Take birth dates, for example.  When you are young, your sharp memory has to deal with remembering  just the birthdays of the parents, the missus and the kids.

But, come post-retirement, your fading memory has to deal with timely greetings covering a much larger brood comprising, in addition to your near ones,   your progeny’s  spouses,  their parents, your grandkids and so on. It’s a losing match and every year your  ears get singed with accusations of “How COULD you forget ?”

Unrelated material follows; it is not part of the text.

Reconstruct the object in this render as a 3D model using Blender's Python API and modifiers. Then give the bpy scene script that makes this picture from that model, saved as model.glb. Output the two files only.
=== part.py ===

Birthdays, at least, are annual occurrences and there are tactics to deal with them , such as marking the calendar. However, what do you do with the quotidian lapses of memory which keep you and your spouse on an eternal war footing? Like when I am jolted from the crossword puzzle I have been attempting  for the past fifteen minutes with an anguished and angry  cry from the kitchen , “The daal is burnt. Before going for my bath I had  told you  to turn off the stove after five minutes. Can you not remember a simple thing like that?”

As I said, old age is when you need the sharpest memory.